We have this feisty little rose bush that insists on creating beauty for us as long as it can and against all odds. It’s giving us summer blooms for November days. Climate Change contains a few smiles.
(Brooklin, Maine)
JOURNAL
We have this feisty little rose bush that insists on creating beauty for us as long as it can and against all odds. It’s giving us summer blooms for November days. Climate Change contains a few smiles.
(Brooklin, Maine)
As the color of the leaves fades, Lucille is now alone in Great Cove. She’s the last of our nautical line dancers that pointed, bobbed, and swung in unison. And, Lucille, herself, will be gone soon.
Looking in the other direction in the cove, we can see that the WoodenBoat School's float has been taken up from their pier for the winter and all of the School's fleet is gone.

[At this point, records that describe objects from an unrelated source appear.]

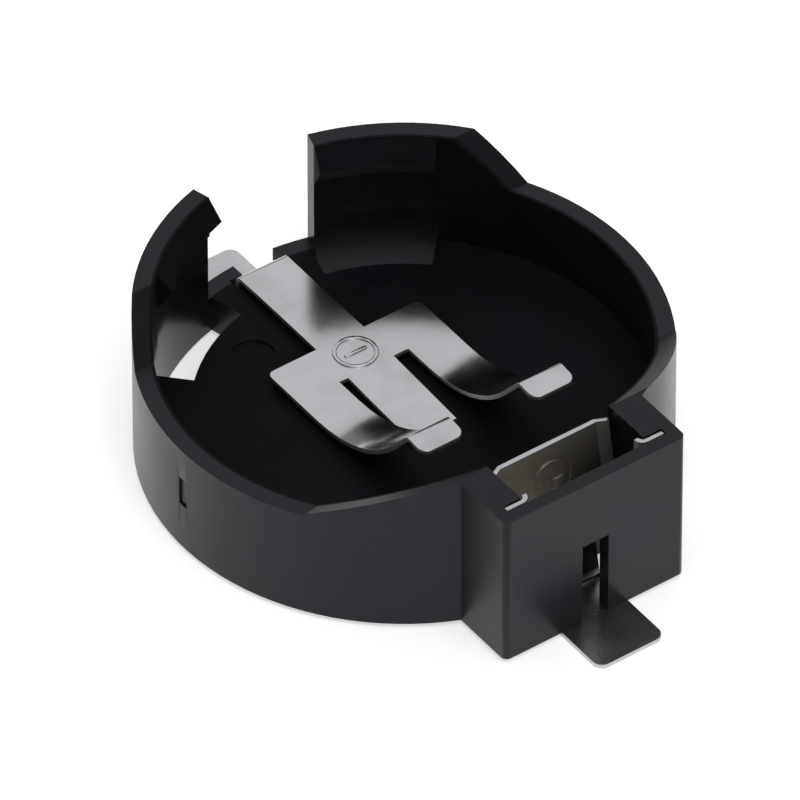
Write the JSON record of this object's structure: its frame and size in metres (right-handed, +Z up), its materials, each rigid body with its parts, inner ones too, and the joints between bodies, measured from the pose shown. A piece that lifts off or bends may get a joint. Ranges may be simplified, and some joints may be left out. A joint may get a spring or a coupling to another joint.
{
  "type": "surface-mount coin cell holder",
  "caption": "Round open holder that takes a flat coin cell from above, snaps it under two ears and solders flat on a board by a tab at each end",
  "frame": {"origin": "on the board, midway between the outer ends of the two solder tabs and between the two sides", "axes": "+X towards the box with the upright contact, +Y across, +Z up off the board"},
  "size_m": [0.0294, 0.022, 0.0077],
  "materials": {
    "moulding": "moulded black thermoplastic, semi-matt with a fine grain",
    "contact_metal": "nickel-plated spring sheet, smooth with a faint rolling grain"
  },
  "bodies": {
    "root": {"housing": "moulding", "negative_contact": "contact_metal", "positive_contact": "contact_metal"}
  },
  "joints": []
}
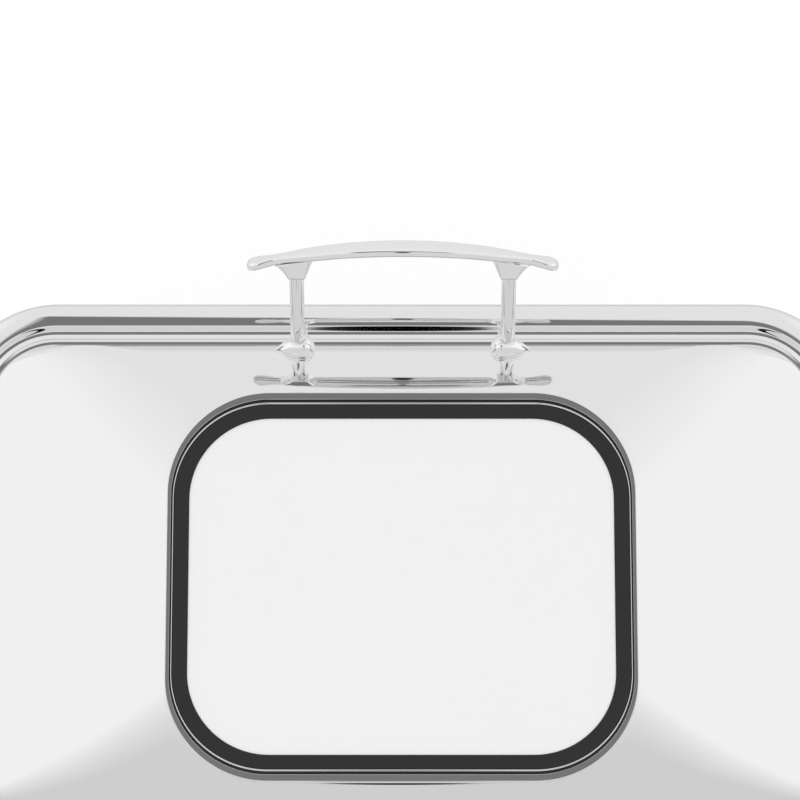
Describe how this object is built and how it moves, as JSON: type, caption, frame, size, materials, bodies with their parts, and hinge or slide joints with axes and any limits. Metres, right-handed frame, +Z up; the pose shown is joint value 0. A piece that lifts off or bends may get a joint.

After Lucille leaves, there will be no man-made resident in the Cove’s island- sheltered water. Winter’s residents will arrive in increasing numbers: sea ducks, loons, and other ocean birds; bald eagles that prey on them and on the fish; and, perhaps, more seals.
Lucille, by the way, is one of the vessels used by the Marine & Environmental Research Institute. Among other activities, MERI monitors the health of the local waters and wildlife. (Brooklin, Maine)
Despite hurricane-force winds that toppled 100-foot spruces, despite driving sheets of rain that flooded roads, and despite Isaac Newton’s fruit-inspired laws of gravity, some of our gnarly old apple trees refuse to let go of their apples.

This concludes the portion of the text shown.